Time will never stand still and those moments that bring us such joy become memories in an instant. To capture such a moment and record it forever is truly monumental.
Joshua Atticks
We’re all familiar with the idea that to have a photograph of something helps us maintain a feeling of connection with the person or thing pictured. Since the earliest days of photography, this idea that we can ‘hold on’ to people or a thing now passed has been one of the primary motivations behind the taking or making of photographs. Photography though, from a technical point at least is in a constant state of change. From the earliest Daguerrotypes to Wet Plate Collodion to Silver-based Film and now to digital capture, the machinery has evolved over time. At the heart of the matter though, the wish to preserve images remains.
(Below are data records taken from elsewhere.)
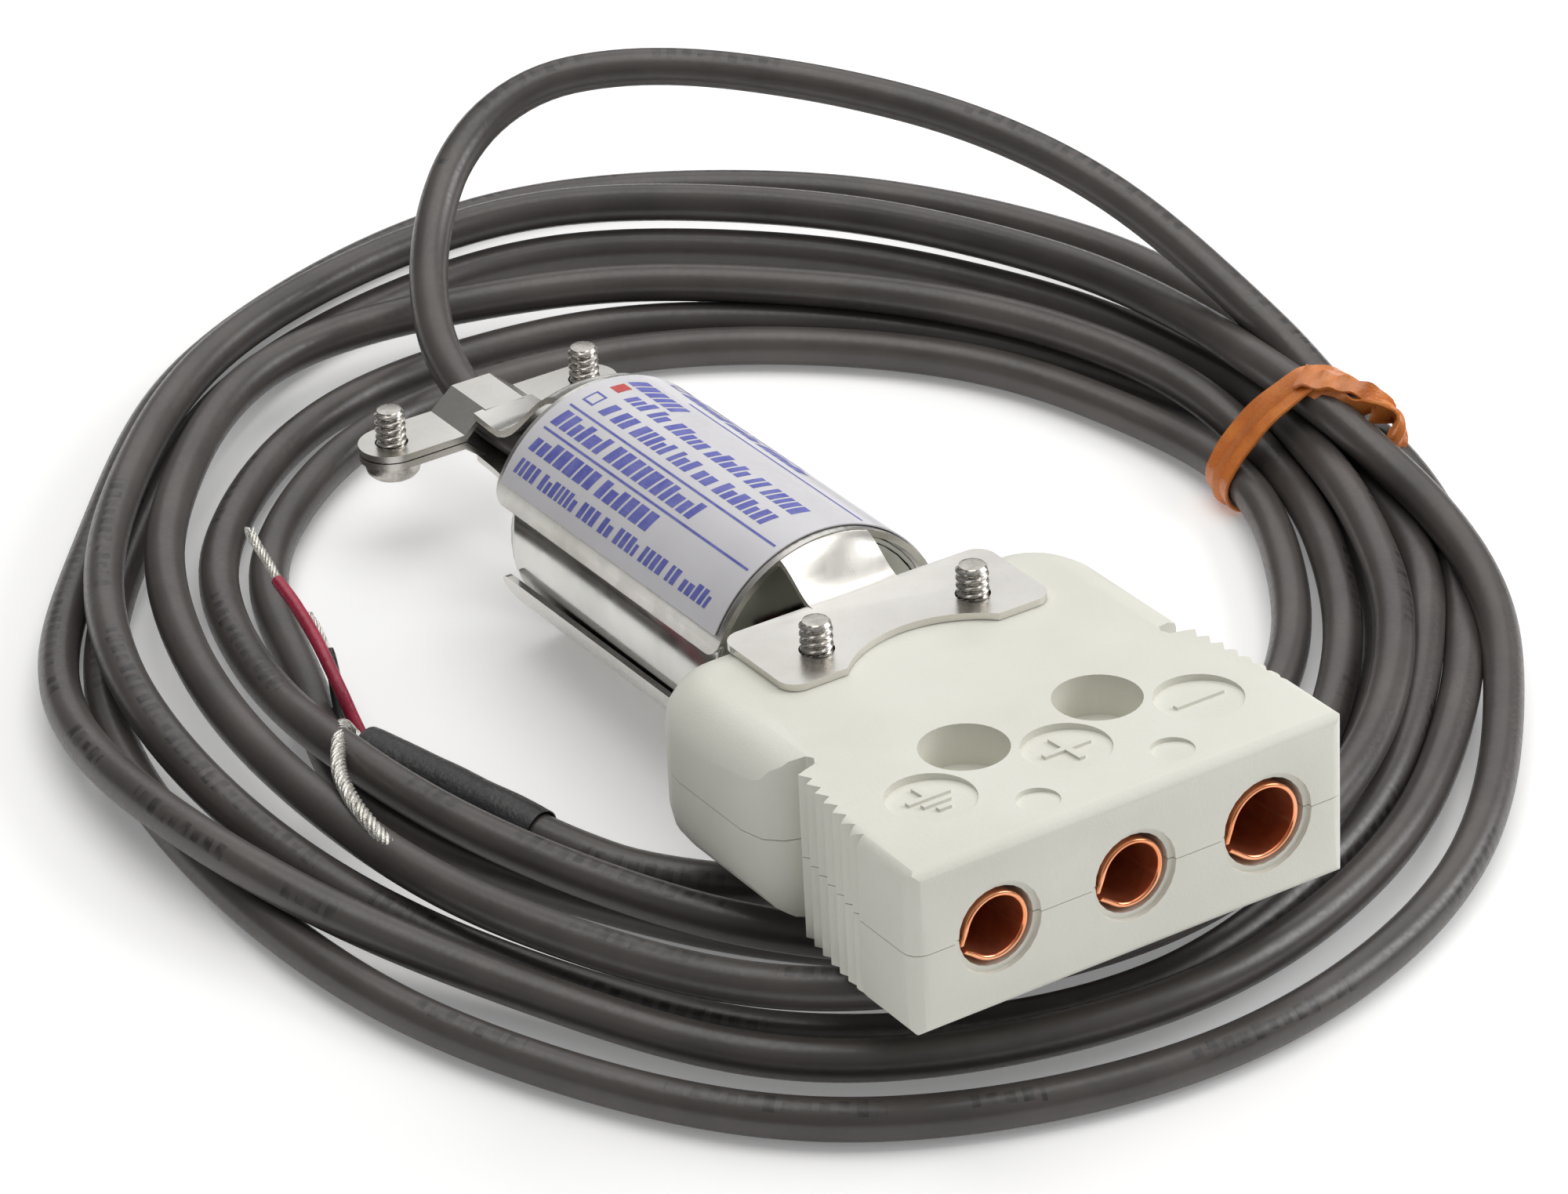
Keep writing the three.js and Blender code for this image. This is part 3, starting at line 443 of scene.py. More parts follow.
# %% Plain finishes
FINISHES = {
    "ivory_moulding": dict(
        light=(0.765, 0.76, 0.69), dark=(0.725, 0.715, 0.64), roughness=0.46, size=9,
        speckle=0.25, bump=0.006, rough_spread=0.06, specular=0.4,
    ),
    "bracket_sheet": dict(
        light=(0.74, 0.72, 0.685), dark=(0.66, 0.64, 0.60), roughness=0.27, metal=1, size=7,
        speckle=2.0, bump=0.0006, scratch=0.35, spacing=0.22, rough_spread=0.025,
    ),
    "can_plating": dict(
        light=(0.68, 0.68, 0.65), dark=(0.58, 0.58, 0.55), roughness=0.14, metal=1, size=6,
        speckle=1.6, bump=0.0005, scratch=0.5, spacing=0.3, rough_spread=0.03,
    ),
    "screw_steel": dict(
        light=(0.60, 0.57, 0.53), dark=(0.42, 0.40, 0.37), roughness=0.25, metal=1, size=0.9,
        speckle=0.2, bump=0.001, rough_spread=0.08,
    ),
    "socket_copper": dict(
        light=(0.98, 0.45, 0.25), dark=(0.86, 0.33, 0.15), roughness=0.2, metal=0.9, size=2.6,
        speckle=0.8, bump=0.002, scratch=0.6, spacing=0.3, rough_spread=0.05,
    ),
    "terminal_nickel": dict(
        light=(0.62, 0.60, 0.56), dark=(0.42, 0.40, 0.37), roughness=0.3, metal=1, size=1.5,
        speckle=0.2,
    ),
    "black_moulding": dict(
        light=(0.022, 0.022, 0.024), dark=(0.035, 0.034, 0.034), roughness=0.4, size=3,
        speckle=0.2,
    ),
    "chip_epoxy": dict(
        light=(0.02, 0.02, 0.022), dark=(0.03, 0.03, 0.03), roughness=0.55, size=1.5,
        speckle=0.1, bump=0.01,
    ),
    "board_mask": dict(
        light=(0.02, 0.13, 0.06), dark=(0.015, 0.09, 0.04), roughness=0.35, size=4,
        speckle=0.5, coat=0.4,
    ),
    "capacitor_shell": dict(
        light=(0.62, 0.62, 0.64), dark=(0.5, 0.5, 0.52), roughness=0.25, metal=1, size=3,
        speckle=0.2,
    ),
    "label_film": dict(
        light=(0.71, 0.70, 0.73), dark=(0.67, 0.66, 0.69), roughness=0.36, size=7,
        speckle=0.5, bump=0.002, coat=0.15,
    ),
    "print_blue": dict(
        light=(0.11, 0.12, 0.46), dark=(0.17, 0.18, 0.53), roughness=0.45, size=1.2,
        speckle=0.15,
    ),
    "print_red": dict(
        light=(0.62, 0.09, 0.09), dark=(0.55, 0.07, 0.07), roughness=0.45, size=1.2,
        speckle=0.15,
    ),
    "red_insulation": dict(
        light=(0.40, 0.022, 0.06), dark=(0.30, 0.014, 0.045), roughness=0.33, size=2,
        speckle=0.3, bump=0.01,
    ),
    "black_insulation": dict(
        light=(0.018, 0.018, 0.02), dark=(0.03, 0.03, 0.032), roughness=0.33, size=2,
        speckle=0.3, bump=0.01,
    ),
    "white_insulation": dict(
        light=(0.75, 0.74, 0.70), dark=(0.68, 0.66, 0.62), roughness=0.35, size=2,
        speckle=0.3, bump=0.01,
    ),
    "tinned_strand": dict(
        light=(0.78, 0.77, 0.72), dark=(0.50, 0.48, 0.44), roughness=0.32, metal=1, size=0.8,
        speckle=0.12,
    ),
    "shrink_sleeve": dict(
        light=(0.017, 0.017, 0.018), dark=(0.028, 0.028, 0.029), roughness=0.4, size=3,
        speckle=0.35, bump=0.02, rough_spread=0.1,
    ),
    "tie_ribbon": dict(
        light=(0.72, 0.23, 0.045), dark=(0.56, 0.155, 0.03), roughness=0.3, size=2.5,
        speckle=0.25, bump=0.012, coat=0.2,
    ),
}
for title, values in FINISHES.items():
    surface(title, **values)
print("finishes so far:", len(SKIN))

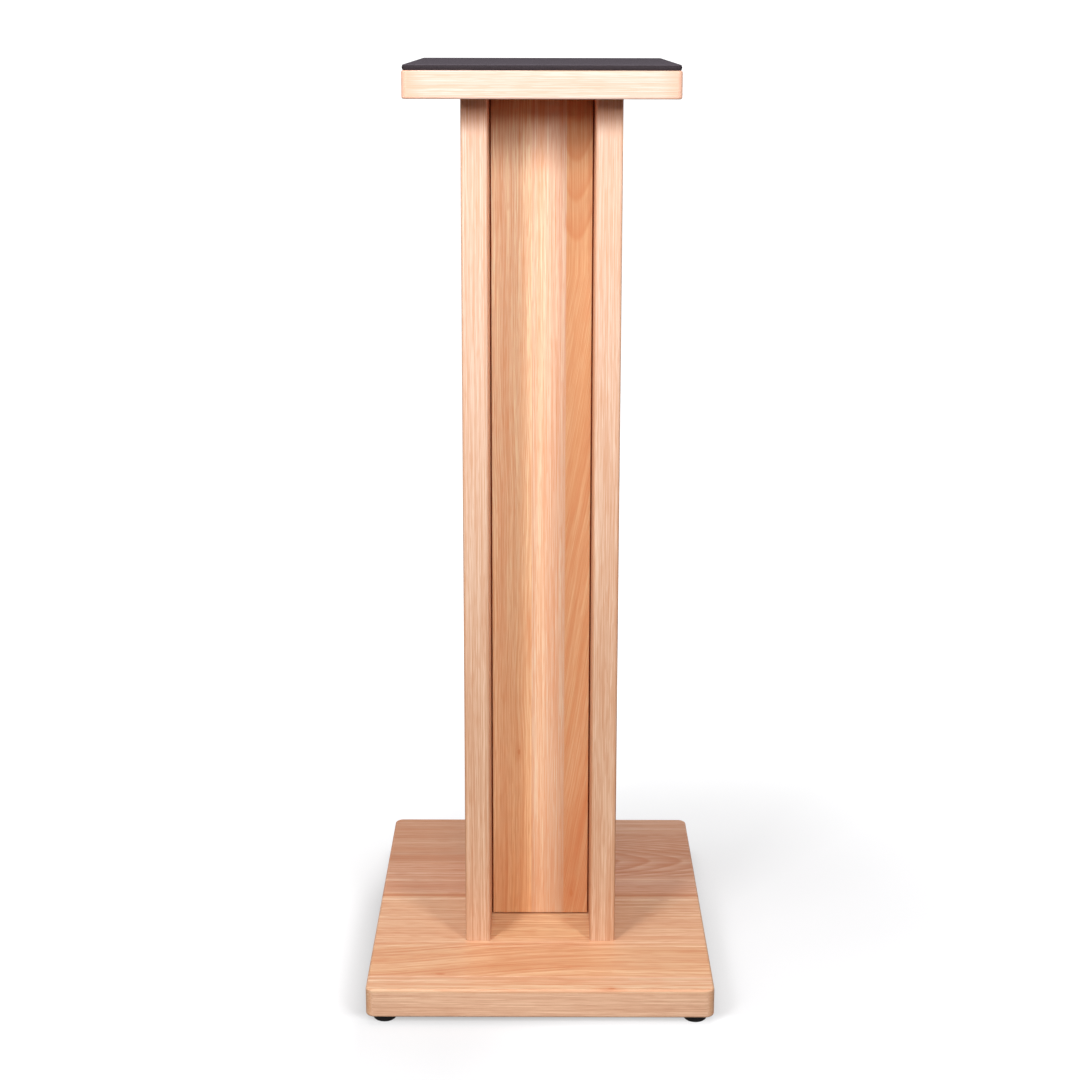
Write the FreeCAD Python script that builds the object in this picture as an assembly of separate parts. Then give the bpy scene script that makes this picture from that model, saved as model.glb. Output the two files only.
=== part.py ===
import FreeCAD, Part
import os

# Floor stand for one loudspeaker: base board, column of two uprights and two recessed panels,
# top plate with a soft pad, four short feet, and the dowels and screws that join them.
# Origin: on the floor, in the middle of the footprint. +X is right as seen from the front,
# +Y points to the back, +Z is up. All sizes are in millimetres.

# Overall
stand_height = 900.0            # floor to the top of the pad

# Base plate
base_width = 335.0
base_depth = 450.0
base_thickness = 29.0
base_corner_radius = 9.0        # vertical corners
base_edge_radius = 2.5          # round-over of the long edges

# Top plate
top_width = 250.0
top_depth = 350.0
top_thickness = 25.0
top_corner_radius = 5.5
top_edge_radius = 2.0

# Pad on the top plate
pad_thickness = 5.0
pad_inset = 0.5                 # plate left bare on each side of the pad
pad_edge_radius = 0.8

# Column
column_width = 150.0
column_depth = 225.0
upright_thickness = 25.0
upright_edge_radius = 2.75
panel_thickness = 25.0
panel_spacing = 40.0            # hollow between the front and the rear panel
panel_edge_radius = 0.6         # softened rim of each panel's outer face
panel_rebate_width = 1.3        # shadow gap round the outer face
panel_rebate_depth = 4.0

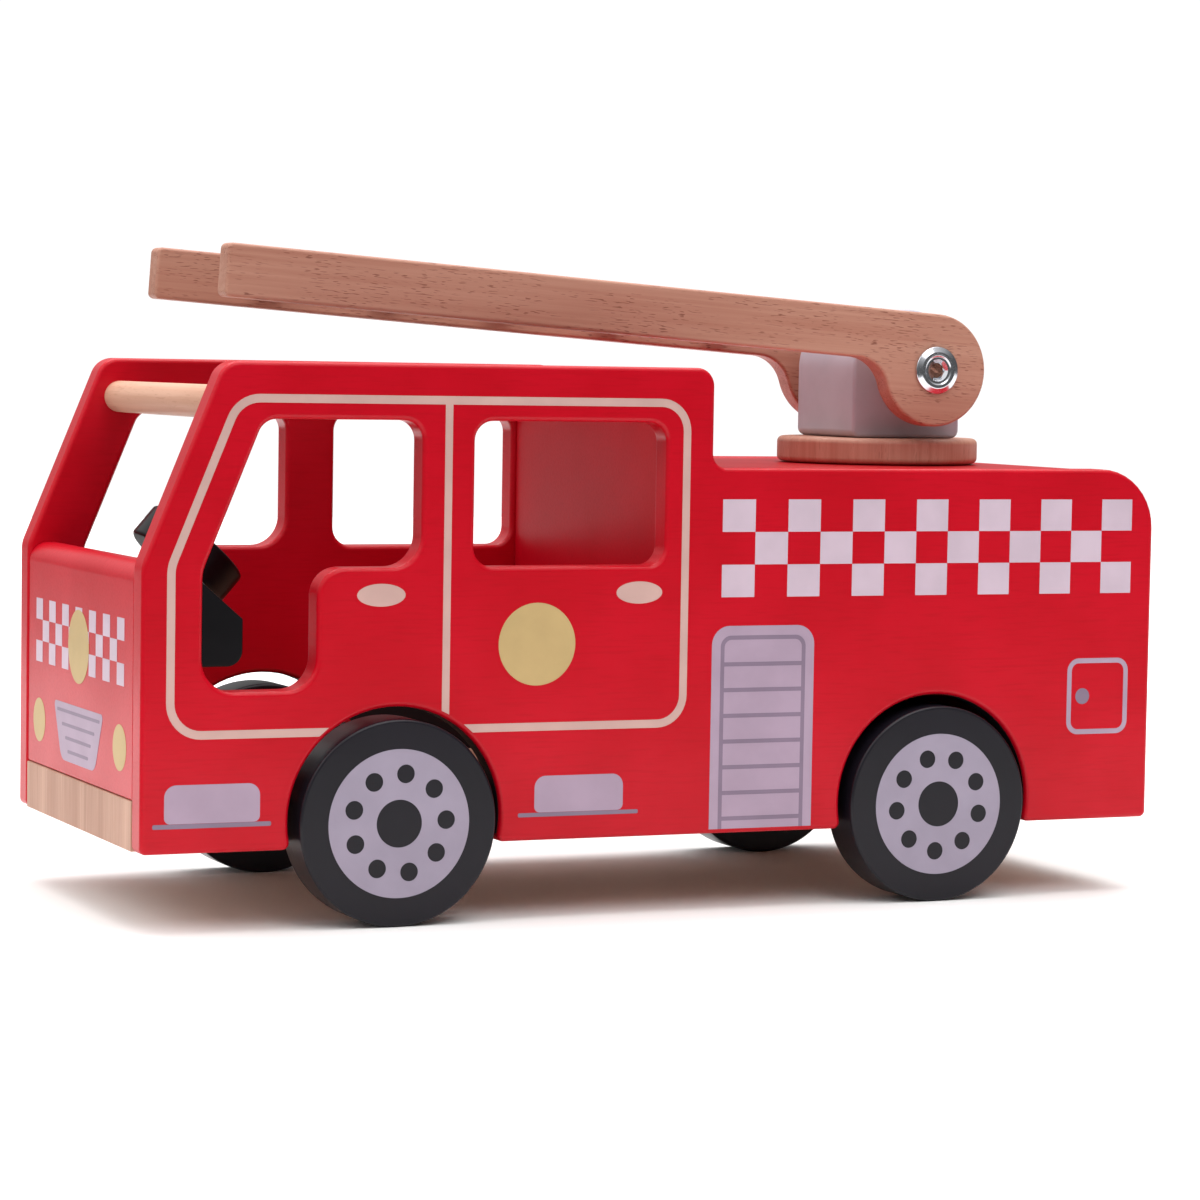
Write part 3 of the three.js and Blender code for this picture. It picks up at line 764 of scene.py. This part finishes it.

In some minds perhaps, the photographic print or the wedding album seems out-dated, even unnecessary. Today we can store our images “In the Cloud”, we can carry them with us on our ‘phones or tablet, send them by email, post them on Facebook or distribute and share them in a dozen ways or more. The thing is though, that all these things will change. The value in a properly made photographic print you can hold in your hand or put on your wall however, remains constant. We all know we can trust these things to stand the test of time quite simply because we have seen the evidence, in our parents and grandparents photographs which hang in our homes without any device being needed to access them, no password required.